2.1. God is where God is in all times, tough or not tough -- doing what God unfailingly does in every time.

2.2. God unfailingly does mainly two things: (1) God makes whatever comes to be really possible, in fact as well as in principle; and (2) God makes whatever comes to be really real and also abidingly significant. In doing (1), God may be said to create and emancipate, or providentially order, all things; and in doing (2), God may be said to redeem and consummate all things. Because, in both cases, God's doing extends to all things, God is rightly said to be, in the one case, the Creator, and, in the other case, the Consummator -- all other things being, in their myriad different ways, also creators and consummators, although always of only some things, never of all.

2.3. But if God in tough times is where God is in all times, doing what God alone unfailingly does in every time, two implications follow necessarily.

2.3.1. There is no more reason, logically, to ask where God is in tough times than in any other times, there being no logical connection whatever between the times of our lives, tough or otherwise, and the whereabouts of God. This is true, at any rate, if God is to be understood as we assumed at the outset, i.e., as the all-worshipful One of "the greatest and first commandment," and thus as the unsurpassable One, "than which none greater can be conceived." To worship is to trust and to be loyal -- ideally, to trust unreservedly and to be loyal unqualifiedly. But worship is authorized only ifthe object of worship, of trust and loyalty, is worshipful -- ideally, all-worshipful. And this the object of worship can be only if it is unsurpassable: absolutely unsurpassable, or unsurpassable by itself as well as all others, in all the respects in which anything can be so; and relatively unsurpassable, or unsurpassable by all others although not by itself, in all other respects. Although for any believer in God conceived as all-worshipful and therefore unsurpassable in these senses, good times are rightly accepted as tokens of God's reality and favor, they are in no way evidence of God's existence and activity and may not be logically taken to "prove" it. By the same token, bad times, or tough times, are in no way evidence of God's nonexistence or inactivity and "disprove" absolutely nothing that Christian witness and theology have any stake in affirming. The so-called problem of evil, understood as being in any way a disproof of God as Christian faith understands God, is, in point of fact, a pseudo-problem. It arises from a conception of God's "omnipotence" that is self-contradictory and therefore a pseudo-conception only, altogether apart from the fact, or the extent, of evil in the world. Anyhow, the only God about whose whereabouts the reality of evil could logically raise even the least problem, is not the God and Father of our Lord Jesus Christ, not the God of lithe greatest and first commandment," but an idol, a fetish, a non-God.

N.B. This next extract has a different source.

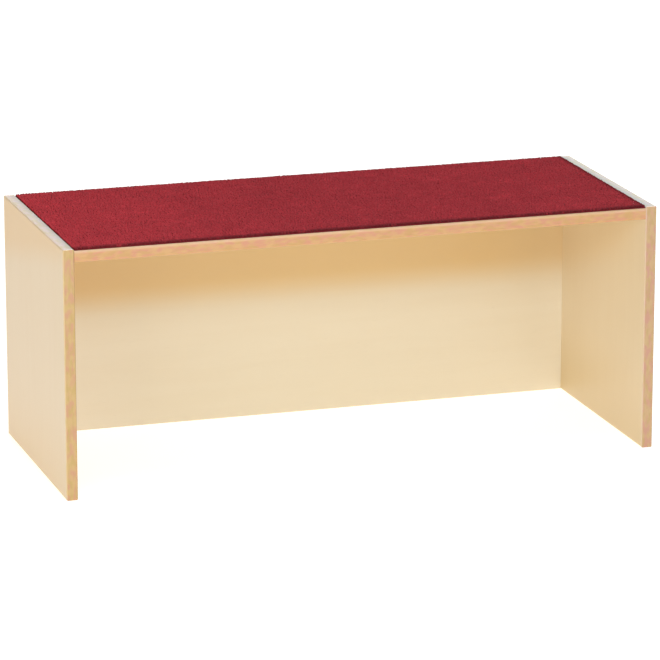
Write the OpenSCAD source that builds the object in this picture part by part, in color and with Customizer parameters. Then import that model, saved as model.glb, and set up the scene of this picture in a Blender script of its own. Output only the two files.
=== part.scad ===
// Low bench with a carpeted seat between two end panels and a back panel.
// Origin: middle of the footprint on the floor. +X to the right, +Y to the back, +Z up.

/* [Bench] */
// Overall width across both end panels
bench_w = 1000; // [700:10:1300]
// Overall depth of the end panels, front edge to back edge
bench_d = 400; // [300:10:500]
// Height of the end panels above the floor
bench_h = 410; // [280:10:500]

/* [Boards] */
// Thickness of every board
board_t = 19; // [16:0.5:25]
// How far the seat board's top lies below the tops of the end panels
seat_drop = 2.5; // [0:0.5:10]
// How far the seat's front edge stands back from the front edges of the end panels
seat_setback = 1; // [0:0.5:10]
// How far the seat and the back panel stand in from the back edges of the end panels
back_inset = 2; // [1.5:0.5:10]

/* [Edge strips] */
// Thickness of the strip glued along each board edge: beech, or coated like the faces along the bottom
strip_t = 3; // [2:0.5:5]
// Radius of the eased arrises, no more than the strip's thickness
arris_r = 2.5; // [1:0.25:5]

/* [Carpet] */
// Thickness of the carpet, backing and pile together
carpet_t = 5; // [3:0.5:10]
// Distance from the carpet's edge to the seat's front and back edges
carpet_margin = 2; // [1:0.5:10]
// Gap between the carpet's ends and the end panels
carpet_gap = 0.5; // [0.3:0.1:3]

/* [Dowels] */
// Diameter of the beech dowels
dowel_d = 8; // [6:0.5:10]
// Length of the beech dowels
dowel_l = 35; // [25:1:50]
// Material left under a dowel hole that is drilled into a board's face
dowel_floor = 6.5; // [5:0.5:9]

/* [Cam fittings] */
// Diameter of the cam housing
cam_d = 15; // [12:0.5:18]
// How far the housing's hole goes past the middle of the board
cam_past_middle = 4; // [3:0.5:6]
// Distance from the end of the board to the housing's axis
cam_reach = 24; // [20:1:40]
// Diameter of the connecting bolt's shank
bolt_d = 6; // [5:0.5:7]
// Diameter of the bolt's hole along the board
bolt_hole_d = 8; // [7.5:0.5:9]
// Depth of the bolt's threaded end in the end panel
bolt_thread_l = 11; // [9:0.5:12]
// Diameter of the cap over each cam housing
cap_d = 17.5; // [16:0.5:22]
// Thickness of the cap's visible rim
cap_t = 1.2; // [0.8:0.1:2]

/* [Fits] */
// Radial clearance around dowels, bolts and cam housings
fit_clear = 0.05; // [0.02:0.01:0.1]
// Room left at the blind end of each hole
end_room = 0.5; // [0.2:0.1:1]

/* [Hidden] */
$fn = 64;
SIDES = [-1, 1];
arris = min(arris_r, strip_t);

// End panels and what lies between them
inner_x = bench_w / 2 - board_t;
inner_w = 2 * inner_x;
end_mid_x = bench_w / 2 - board_t / 2;

// Seat board
seat_front = -bench_d / 2 + seat_setback;
seat_rear = bench_d / 2 - back_inset;
seat_depth = seat_rear - seat_front;
seat_mid_y = (seat_front + seat_rear) / 2;
seat_top = bench_h - seat_drop;
seat_z = seat_top - board_t;
seat_mid_z = seat_top - board_t / 2;

// Back panel
back_mid_y = seat_rear - board_t / 2;

// Places of the joints, as shares of the seat's depth and the back panel's height
seat_cam_y = [for (f = [0.17, 0.74]) seat_front + f * seat_depth];
seat_dowel_y = [for (f = [0.08, 0.45, 0.86]) seat_front + f * seat_depth];
back_cam_z = [for (f = [0.25, 0.75]) f * seat_z];
back_dowel_z = [for (f = [0.1, 0.5, 0.9]) f * seat_z];
rail_dowel_x = [for (f = [-0.375, -0.125, 0.125, 0.375]) f * inner_w];

// Dowels and the holes around them
dowel_in_face = board_t - dowel_floor - end_room;
dowel_in_edge = dowel_l - dowel_in_face;
dowel_bevel = 1;

// Cam fittings: each housing lies across the board, and its bolt along the board's middle plane
cam_hole_h = board_t / 2 + cam_past_middle;
cam_h = cam_hole_h - end_room;
cam_pocket_r = bolt_hole_d / 2 - 0.3;
cam_pocket_past = 4;
cam_slot = [8, 1.6, 2.5];
cam_socket_r = 2;
bolt_head_l = 3;
bolt_neck_l = 3;
bolt_collar_l = 1.5;
bolt_neck_r = bolt_d / 2 - 1;
bolt_collar_r = bolt_hole_d / 2 - 0.2;
bolt_head_r = bolt_hole_d / 2 - 0.7;
bolt_shank_end = cam_reach - bolt_neck_l - bolt_head_l / 2;
cap_stub_l = 2;

// Overlap of a cutter past the face that it opens
past = 1;

// ---------- shared shapes ----------

// Rectangle with round corners, centred
module rounded_rect(a, b, r) {
    square([a - 2 * r, b], center = true);
    square([a, b - 2 * r], center = true);
    for (x = SIDES, y = SIDES)
        translate([x * (a / 2 - r), y * (b / 2 - r)]) circle(r);
}

// What is drawn for the right-hand side, or its mirror image on the left
module on_side(side) {
    if (side > 0) children();
    else mirror([1, 0, 0]) children();
}

// Cylinder along X from x0 to x1
module rod(x0, x1, r) {
    translate([x0, 0, 0]) rotate([0, 90, 0]) cylinder(h = x1 - x0, r = r);
}

// ---------- joint places: the meeting face at x = 0, the end panel or seat towards +X ----------

// Ends of the seat and of the back panel
module at_end_dowels() {
    for (side = SIDES) on_side(side) {
        for (y = seat_dowel_y) translate([inner_x, y, seat_mid_z]) children();
        for (z = back_dowel_z) translate([inner_x, back_mid_y, z]) children();
    }
}

// Top edge of the back panel, up into the seat
module at_rail_dowels() {
    for (x = rail_dowel_x) translate([x, back_mid_y, seat_z]) rotate([0, -90, 0]) children();
}

// Cam fittings, opening downwards under the seat and backwards behind the back panel
module at_cams() {
    for (side = SIDES) on_side(side) {
        for (y = seat_cam_y) translate([inner_x, y, seat_mid_z]) children();
        for (z = back_cam_z) translate([inner_x, back_mid_y, z]) rotate([90, 0, 0]) children();
    }
}

// ---------- holes ----------

module dowel_hole_in_face() {
    rod(-past, dowel_in_face + end_room, dowel_d / 2 + fit_clear);
}

module dowel_hole_in_edge() {
    rod(-dowel_in_edge - end_room, past, dowel_d / 2 + fit_clear);
}

module bolt_hole_in_face() {
    rod(-past, bolt_thread_l + end_room, bolt_d / 2 + fit_clear);
}

module cam_holes_in_board() {
    rod(-cam_reach, past, bolt_hole_d / 2);
    translate([-cam_reach, 0, -board_t / 2 - past])
        cylinder(h = cam_hole_h + past, r = cam_d / 2 + fit_clear);
}

// ---------- end panels ----------

// Outline of the finished right-hand panel with its strips, all long arrises eased
module end_blank() {
    translate([end_mid_x, 0, 0]) intersection() {
        linear_extrude(bench_h) rounded_rect(board_t, bench_d, arris);
        translate([0, bench_d / 2, bench_h / 2]) rotate([90, 0, 0])
            linear_extrude(bench_d) rounded_rect(board_t, bench_h, arris);
    }
}

// The part of that outline between two heights and two depths
module end_slice(y0, y1, z0, z1) {
    intersection() {
        end_blank();
        translate([inner_x - past, y0, z0]) cube([board_t + 2 * past, y1 - y0, z1 - z0]);
    }
}

module end_panel(side) {
    color("wheat") difference() {
        on_side(side) translate([inner_x, -bench_d / 2 + strip_t, strip_t])
            cube([board_t, bench_d - 2 * strip_t, bench_h - 2 * strip_t]);
        at_end_dowels() dowel_hole_in_face();
        at_cams() bolt_hole_in_face();
    }
}

module end_front_strip(side) {
    color("burlywood") on_side(side)
        end_slice(-bench_d / 2 - past, -bench_d / 2 + strip_t, -past, bench_h + past);
}

module end_back_strip(side) {
    color("burlywood") on_side(side)
        end_slice(bench_d / 2 - strip_t, bench_d / 2 + past, -past, bench_h + past);
}

module end_top_strip(side) {
    color("burlywood") on_side(side)
        end_slice(-bench_d / 2 + strip_t, bench_d / 2 - strip_t, bench_h - strip_t, bench_h + past);
}

module end_bottom_strip(side) {
    color("wheat") on_side(side)
        end_slice(-bench_d / 2 + strip_t, bench_d / 2 - strip_t, -past, strip_t);
}

// ---------- seat ----------

// Outline of the finished seat board with its strips, front and back arrises eased
module seat_blank() {
    translate([-inner_x, seat_mid_y, seat_mid_z]) rotate([90, 0, 90])
        linear_extrude(inner_w) rounded_rect(seat_depth, board_t, arris);
}

module seat_panel() {
    color("wheat") difference() {
        translate([-inner_x, seat_front + strip_t, seat_z])
            cube([inner_w, seat_depth - 2 * strip_t, board_t]);
        at_end_dowels() dowel_hole_in_edge();
        at_rail_dowels() dowel_hole_in_face();
        at_cams() cam_holes_in_board();
    }
}

module seat_strip(y0) {
    color("burlywood") intersection() {
        seat_blank();
        translate([-inner_x - past, y0, seat_z - past])
            cube([inner_w + 2 * past, strip_t, board_t + 2 * past]);
    }
}

module seat_front_strip() {
    seat_strip(seat_front);
}

module seat_back_strip() {
    seat_strip(seat_rear - strip_t);
}

// A plain slab of the carpet's size, glued flat on the seat board
module seat_carpet() {
    color("firebrick")
        translate([-inner_x + carpet_gap, seat_front + carpet_margin, seat_top])
            cube([inner_w - 2 * carpet_gap, seat_depth - 2 * carpet_margin, carpet_t]);
}

// ---------- back panel ----------

module back_panel() {
    color("wheat") difference() {
        translate([-inner_x, seat_rear - board_t, strip_t])
            cube([inner_w, board_t, seat_z - strip_t]);
        at_end_dowels() dowel_hole_in_edge();
        at_rail_dowels() dowel_hole_in_edge();
        at_cams() cam_holes_in_board();
    }
}

module back_panel_bottom_strip() {
    color("wheat") intersection() {
        translate([-inner_x, back_mid_y, seat_z / 2]) rotate([90, 0, 90])
            linear_extrude(inner_w) rounded_rect(board_t, seat_z, arris);
        translate([-inner_x - past, seat_rear - board_t - past, -past])
            cube([inner_w + 2 * past, board_t + 2 * past, strip_t + past]);
    }
}

// ---------- dowels and cam fittings ----------

// Round beech dowel with bevelled ends, part in the edge and part in the face
module dowel() {
    r = dowel_d / 2;
    translate([-dowel_in_edge, 0, 0]) rotate([0, 90, 0]) rotate_extrude()
        polygon([[0, 0], [r - dowel_bevel, 0], [r, dowel_bevel], [r, dowel_l - dowel_bevel],
                 [r - dowel_bevel, dowel_l], [0, dowel_l]]);
}

module end_dowels() {
    color("tan") at_end_dowels() dowel();
}

module rail_dowels() {
    color("tan") at_rail_dowels() dowel();
}

// Die-cast barrel with a side pocket for the bolt's head and a cross slot for the driver
module cam_housing() {
    difference() {
        translate([-cam_reach, 0, -board_t / 2]) cylinder(h = cam_h, r = cam_d / 2);
        rod(-cam_reach - cam_pocket_past, past, cam_pocket_r);
        translate([-cam_reach, 0, -board_t / 2]) {
            for (turn = [0, 90]) rotate([0, 0, turn]) translate([0, 0, cam_slot[2] / 2 - past / 2])
                cube([cam_slot[0], cam_slot[1], cam_slot[2] + past], center = true);
            translate([0, 0, -past]) cylinder(h = cap_stub_l + end_room + past, r = cam_socket_r);
        }
    }
}

module cam_housings() {
    color("silver") at_cams() cam_housing();
}

// Bolt: threaded end in the end panel, collar at the face, shank, neck and head
module cam_bolt() {
    rod(0, bolt_thread_l, bolt_d / 2);
    rod(-bolt_collar_l, 0, bolt_collar_r);
    rod(-bolt_shank_end, -bolt_collar_l, bolt_d / 2);
    rod(-bolt_shank_end - bolt_neck_l, -bolt_shank_end, bolt_neck_r);
    rod(-bolt_shank_end - bolt_neck_l - bolt_head_l, -bolt_shank_end - bolt_neck_l, bolt_head_r);
}

module cam_bolts() {
    color("gainsboro") at_cams() cam_bolt();
}

// Thin cap that hides each housing, held by a stub in the housing's socket
module cam_cap() {
    translate([-cam_reach, 0, -board_t / 2]) {
        translate([0, 0, -cap_t]) cylinder(h = cap_t, r = cap_d / 2);
        cylinder(h = cap_stub_l, r = cam_socket_r - fit_clear);
    }
}

module cam_caps() {
    color("wheat") at_cams() cam_cap();
}

end_panel(-1);  // left_end_panel
end_panel(1);  // right_end_panel
seat_panel();
back_panel();
end_front_strip(-1);  // left_front_strip
end_back_strip(-1);  // left_back_strip
end_top_strip(-1);  // left_top_strip
end_bottom_strip(-1);  // left_bottom_strip
end_front_strip(1);  // right_front_strip
end_back_strip(1);  // right_back_strip
end_top_strip(1);  // right_top_strip
end_bottom_strip(1);  // right_bottom_strip
seat_front_strip();
seat_back_strip();
back_panel_bottom_strip();
seat_carpet();
end_dowels();
rail_dowels();
cam_housings();
cam_bolts();
cam_caps();
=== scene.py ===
"""A low bench with a carpeted seat: finishes, carpet, floor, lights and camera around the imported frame."""

import math

import bmesh
import bpy
from mathutils import Euler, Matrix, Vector, noise


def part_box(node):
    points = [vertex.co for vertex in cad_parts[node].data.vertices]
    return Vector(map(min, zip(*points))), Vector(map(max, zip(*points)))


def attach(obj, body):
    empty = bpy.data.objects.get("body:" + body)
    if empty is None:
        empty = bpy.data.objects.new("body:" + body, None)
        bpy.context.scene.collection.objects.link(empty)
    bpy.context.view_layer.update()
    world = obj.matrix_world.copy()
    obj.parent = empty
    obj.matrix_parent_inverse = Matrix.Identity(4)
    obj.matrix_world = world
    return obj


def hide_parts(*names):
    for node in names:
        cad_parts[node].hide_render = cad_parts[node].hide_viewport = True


bl_info = {
    "name": "Carpeted bench",
    "version": (1, 0, 0),
    "blender": (4, 5, 0),
    "location": "3D View > Sidebar > Bench",
    "description": "Finishes a low carpeted bench: boards, strips, carpet, fittings and a studio stage",
    "category": "Object",
}

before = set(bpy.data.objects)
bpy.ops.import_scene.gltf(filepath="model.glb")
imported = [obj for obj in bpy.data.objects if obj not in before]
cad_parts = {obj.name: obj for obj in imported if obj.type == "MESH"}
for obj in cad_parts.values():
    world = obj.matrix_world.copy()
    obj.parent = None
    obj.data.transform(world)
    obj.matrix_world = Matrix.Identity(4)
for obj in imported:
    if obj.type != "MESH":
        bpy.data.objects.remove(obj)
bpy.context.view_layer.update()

MM = 0.001
BODY = "root"
CARPET_LOW, CARPET_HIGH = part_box("seat_carpet")
SEAT_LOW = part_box("seat_panel")[0]
BENCH_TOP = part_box("left_end_panel")[1].z
AXES = {"X": 0, "Y": 1, "Z": 2}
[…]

2.3.2. Our possibility as human beings before God is exactly the same in tough times as in any other times. Because God remains present and active in every time, we have the same possibility in tough times as in any other times of what I speak of, following Paul, as obedient faith, which is to say, entrusting ourselves unreservedly to God's pure, unbounded love and then living in unqualified loyalty to the cause of God's love, loving God with the whole of our being by loving all whom God always already loves, to whom God is always already loyal -- by loving our neighbors as ourselves.

3.0. Conclusion: I submit that the most appropriate prayer for the present tough times, as for any other times, is the so-called serenity prayer commonly attributed to the great American theologian of the last century, Reinhold Niebuhr:

God, give us grace to accept with serenity the things that cannot be changed, courage to change the things that should be changed, and the wisdom to distinguish the one from the other. Amen.

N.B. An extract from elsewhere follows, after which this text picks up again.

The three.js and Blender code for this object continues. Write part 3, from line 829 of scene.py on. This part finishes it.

I add only that, if faith is what I have interpreted as "obedient faith," it is, in its essence, submission to God. But if Niebuhr is right in assuming that there are "things that should be changed" as well as "things that cannot be changed," then, clearly, to obey, and thus to submit, cannot be singular, but has to be dual. To act courageously and loyally to change the things that should be changed is no less to obey, and so to submit, than to act serenely and trustingly to accept the things that cannot.